Ultimately, organisations not investing in transition plans will lose their funding, risk heavy regulatory fines, and suffer indirect costs such as reputational damage, creating a loss in shareholder confidence. The financial and equity markets will need to fund change to protect the balance sheet and, more importantly, the world. While intentions are pure, they need a return with complex cultural shifts to reinvent purpose aligned to critical ESG initiatives.

Machine Learning: Scaling sustainable finance through data and innovative risk 

The vast droves of new unstructured data that impact risk, credit, and revenue models mean that machine learning (ML) becomes particularly valuable. ML frameworks are able to predict changes in commercial or retail banking client behaviour to balance climate-adjusted pricing for better performing loans and a better customer experience. Insurers may leverage spatial and temporal flow patterns to feed deep neural networks (e.g RNNs) to better predict weather simulations and associated risk impacts across the portfolio.

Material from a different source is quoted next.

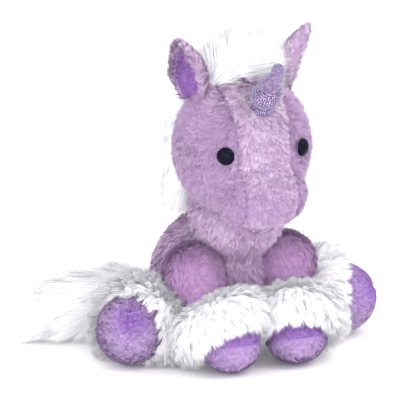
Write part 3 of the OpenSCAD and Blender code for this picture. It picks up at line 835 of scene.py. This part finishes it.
def ring_form(name, middle, along, side, across, hole, half, columns=64, rows=24):
    """A closed ring round an axis: an oval section, half = (radial, axial), outside radius hole."""
    loop = np.arange(rows) * 2 * np.pi / rows
    radial, axial = hole + half[0] * (1 + np.cos(loop)), half[1] * np.sin(loop)
    points = middle + radial[:, None, None] * spokes(columns, side, across) + axial[:, None, None] * along
    quads = grid_quads(rows + 1, columns, True) % (rows * columns)
    return make_mesh(name, points.reshape(-1, 3), quads, closed=True)


# %% Cuffs
LOCKS = {"tuft_size": 4.0, "pull": 0.45, "stray": 0.35, "curl": 0.3, "droop": 0.4, "segments": 3}


def grow_cuff(leg, side, root, foot):
    """One fur cuff: a ring of locks that stand out from the leg and fall over the hoof."""
    body, name = f"{leg}_{side}", f"{leg}_cuff_{side}"
    rng = np.random.default_rng(71)
    along, across_a, across_b = axis_frame(root, foot)
    middle = root + (foot - root) * 0.70
    bed = ring_form(name + "_bed", middle, along, across_a, across_b, 22.0, (9.5, 11.0))
    points = points_of(bed)
    points[:, 2] = np.maximum(points[:, 2], 1.5)
    if leg == "foreleg":  # the two front cuffs meet, and each stays on its own side
        own = -1 if side == "right" else 1
        points[:, 0] = own * np.maximum(own * points[:, 0], 0.5)
    move_points(bed, points)
    dress(bed, white_bed, body, [name])
    roots, normals = scatter(bed, 39000, rng)
    from_axis = roots - middle
    from_axis = from_axis - dot(from_axis, along) * along
    radial = unit(from_axis)
    outer = dot(from_axis, radial)[:, 0] > 25
    roots, normals, radial = roots[outer], normals[outer], radial[outer]
    facing = unit(0.55 * normals + 0.45 * radial)
    length = 13 + 6 * dot(normals, along)[:, 0].clip(0)
    grow(name + "_fur", white_pile, body, roots, facing, along + 0.2 * DOWN, rng, length,
         width=0.75, lift=55, tint=(0.3, 0.95), soft=0.75, limits=room(name), slot="white_fur", **LOCKS)


for side in ("right", "left"):
    grow_cuff("foreleg", side, shoulders[side], forehooves[side])
    grow_cuff("hindleg", side, HIP[side], HINDHOOF[side])
print("cuffs done")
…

So, how do you drive meaningful, sustainable change through product innovation? The evolving regulatory landscape has made this increasingly more complex. Climate stress tests and ESG performance hold real weight with disclosures and reports, materially impacting share performance. Capital productivity is a concern. For example, if a bank has 40% of exposed assets on the balance sheet sitting in brownfield industries, said bank then has to cover that associated stranded asset risk, which reduces capital productivity and growth.

Retail banks will now consider EPC ratings (which are usually antiquated and inaccurate) for green mortgages to inform climate-adjusted products that offset capital risk. By leveraging ML in partnership with energy companies, banks could more accurately forecast green mortgage risk aligned to energy efficiency or consumption, rather than broadly inaccurate EPC reports. In addition, banks could also use this information to proactively offer finance to improve domestic energy efficiency.

FSI organisations need to communicate transparently and collectively with energy companies and governments to meet a common goal. For example, banks are now funding change through green financing and bonds to create wind farms, while large infrastructure projects and insurers are helping the population transition to electric cars. To use ML to meet these objectives, organisations need a cross-functional team with expert skills across various environmental and climate disciplines.

Banks are already creating important partnership ecosystems with the energy and infrastructure industries. One example is NatWest’s partnership with Octopus Energy which offers clean energy infrastructure funding and access to electric vehicles for more than 55,000 NatWest employees.

 

The advancement of Machine Learning: A new multi-disciplined world

Traditional ML approaches, such as linear regression models, and even neural networks in some cases, might not be equipped to handle climate change’s growing complexity. So, how can data scientists at FSI organisations go one step further and future-proof ML value?

Physics-ML, integrating physical laws and environmental systems into forms of ML, crosses a broad spectrum of disciplines (e.g first principles, earth systems, meteorology, turbulence modelling, Newton’s Laws, climatology). It is being pursued to improve the effectiveness and predictive accuracy of models with observations and scientific knowledge. Physical models normally have a notion of state, and complex models have multiple components across aspects of a system, such as components to model clouds or oceans in a global climate model.

When simulating these hypercomplex global systems, ML is crucial to gaining a deeper understanding of the role entropy plays in global atmospheric dynamics and subsequent impacts on earth’s subsystems.

Using advanced neural networks such as GANs and LSTMs, data scientists can:

  • Simulate earth systems (such as weather patterns) and geophysical processes (such as volcanic eruptions or tectonic plate movements).
  • Model coastal areas for flood prevention, such as turbulent flow modelling, creating a digital twin of our planet to run impact scenarios in controlled environments.
  • Leveraging IoT and satellite data alongside convolutional neural networks can better predict carbon sequestration in forests, enabling better carbon credit allocation.

Currently, this is reasonably inaccessible due to the expensive computational power required, along with the vast amounts of satellite and sensor data necessary. However, with advancements in quantum computing and ML, financial institutions will be able to better forecast extreme weather events, in turn, managing risk, premiums, and pricing more competitively, while somewhat protecting balance sheets.

The humanitarian effects are also great, giving countries or states the insights to evacuate before a natural disaster devastates, or work with farmers to diversify crops before failure, leveraging ML to predict which crop rotations will yield the greatest return based on soil pH.

 

Investors, shaping the climate shift through markets 

Institutional investors have a role to play in creating market liquidity and project financing, with compliance carbon markets (CCMs) and voluntary carbon markets (VCMs) growing by more than 20%. ML can help with pricing explainability and market predictability to help fulfil global climate goals. Investors can increase economic value, performance, and risk-adjusted investment through the following examples:

  • Mitigate portfolio risks in exposed sectors with high-transition risks through carbon credits.
  • Invest in carbon credits to offset investors’ footprint.
  • Carbon avoidance projects, green financing or bonds, and guiding portfolio companies through funding change to net-zero.

Ultimately, change will not happen without regulators and FSI organisations challenging the way industries are currently operating. FSI organisations need to pressure this change through innovative financing options to transition intensive industries to renewable business models and net-zero operations. ML can truly help to shape the future of climate change for FSI.